◆ **CAD and scene scripts**:
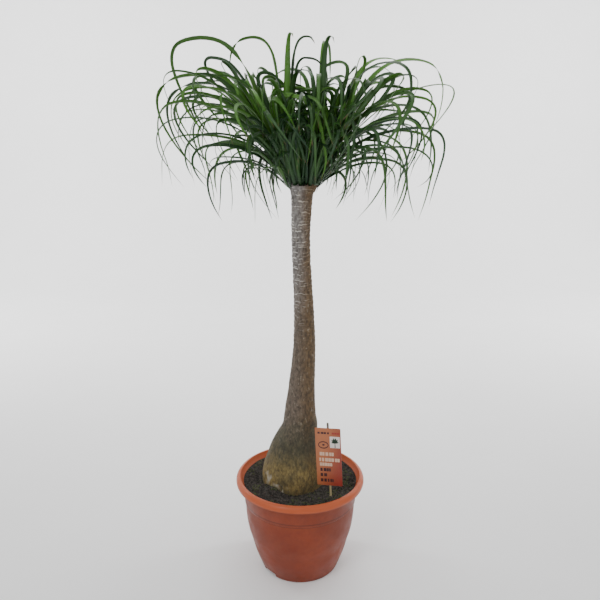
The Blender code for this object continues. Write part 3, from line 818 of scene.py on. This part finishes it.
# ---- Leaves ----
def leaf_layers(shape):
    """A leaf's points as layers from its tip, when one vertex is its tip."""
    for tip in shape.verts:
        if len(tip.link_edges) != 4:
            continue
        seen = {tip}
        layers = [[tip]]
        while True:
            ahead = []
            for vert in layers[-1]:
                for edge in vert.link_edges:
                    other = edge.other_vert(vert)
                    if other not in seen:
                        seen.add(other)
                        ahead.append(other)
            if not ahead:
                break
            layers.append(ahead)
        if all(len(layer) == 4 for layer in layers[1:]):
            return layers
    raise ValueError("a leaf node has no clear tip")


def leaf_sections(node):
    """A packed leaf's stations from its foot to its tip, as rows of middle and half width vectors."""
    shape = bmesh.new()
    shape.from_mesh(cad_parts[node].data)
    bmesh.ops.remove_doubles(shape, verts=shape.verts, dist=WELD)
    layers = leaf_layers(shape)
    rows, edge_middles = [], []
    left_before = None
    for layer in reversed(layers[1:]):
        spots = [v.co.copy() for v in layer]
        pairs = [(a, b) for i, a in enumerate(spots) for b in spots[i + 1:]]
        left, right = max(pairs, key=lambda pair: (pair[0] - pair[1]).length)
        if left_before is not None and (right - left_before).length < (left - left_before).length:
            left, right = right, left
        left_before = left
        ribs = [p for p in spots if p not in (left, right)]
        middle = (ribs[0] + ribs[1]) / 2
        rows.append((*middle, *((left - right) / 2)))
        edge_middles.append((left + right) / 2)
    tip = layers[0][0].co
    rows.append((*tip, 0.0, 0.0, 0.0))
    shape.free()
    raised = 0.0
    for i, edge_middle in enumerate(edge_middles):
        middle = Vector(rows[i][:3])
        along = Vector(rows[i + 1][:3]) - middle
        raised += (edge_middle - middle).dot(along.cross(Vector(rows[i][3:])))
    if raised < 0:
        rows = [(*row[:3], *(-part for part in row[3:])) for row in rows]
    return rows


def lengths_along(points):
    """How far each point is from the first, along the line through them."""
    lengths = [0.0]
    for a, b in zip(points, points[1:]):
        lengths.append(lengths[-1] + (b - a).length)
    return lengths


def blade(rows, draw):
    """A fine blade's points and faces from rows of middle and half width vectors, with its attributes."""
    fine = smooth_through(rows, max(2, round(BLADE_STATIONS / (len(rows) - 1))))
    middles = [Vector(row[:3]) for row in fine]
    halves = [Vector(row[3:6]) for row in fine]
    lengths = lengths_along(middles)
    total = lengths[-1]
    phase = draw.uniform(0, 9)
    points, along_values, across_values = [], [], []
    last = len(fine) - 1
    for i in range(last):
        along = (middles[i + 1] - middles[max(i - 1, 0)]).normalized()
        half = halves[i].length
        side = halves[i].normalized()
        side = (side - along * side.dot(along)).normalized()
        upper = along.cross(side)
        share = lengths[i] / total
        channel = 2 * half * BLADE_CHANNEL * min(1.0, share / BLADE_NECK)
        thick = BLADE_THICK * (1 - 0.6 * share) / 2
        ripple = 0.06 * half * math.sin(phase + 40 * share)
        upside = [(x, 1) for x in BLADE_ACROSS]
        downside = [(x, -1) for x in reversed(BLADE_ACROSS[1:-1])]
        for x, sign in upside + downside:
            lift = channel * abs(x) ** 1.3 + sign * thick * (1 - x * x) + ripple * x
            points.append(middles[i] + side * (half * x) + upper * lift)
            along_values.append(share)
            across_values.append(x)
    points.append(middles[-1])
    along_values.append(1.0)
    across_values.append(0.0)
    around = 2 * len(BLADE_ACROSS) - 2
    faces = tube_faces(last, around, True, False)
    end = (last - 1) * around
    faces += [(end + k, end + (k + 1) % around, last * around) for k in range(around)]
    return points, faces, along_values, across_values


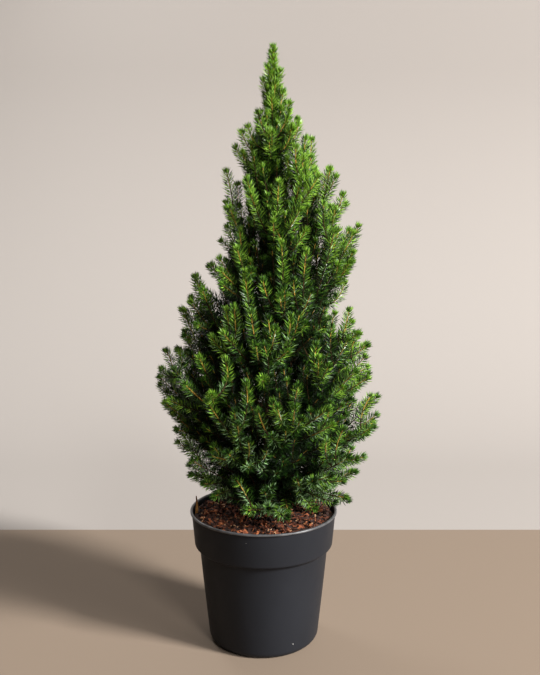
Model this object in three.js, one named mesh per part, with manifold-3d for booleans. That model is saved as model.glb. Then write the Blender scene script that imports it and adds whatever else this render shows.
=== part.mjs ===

◆ **Your objective**: Give back exactly the lines beginning at the one with "Model this object" and ending at the final line of the material; both boundary lines belong in it.

◆ **Final answer**:
Model this object in three.js, one named mesh per part, with manifold-3d for booleans. That model is saved as model.glb. Then write the Blender scene script that imports it and adds whatever else this render shows.
=== part.mjs ===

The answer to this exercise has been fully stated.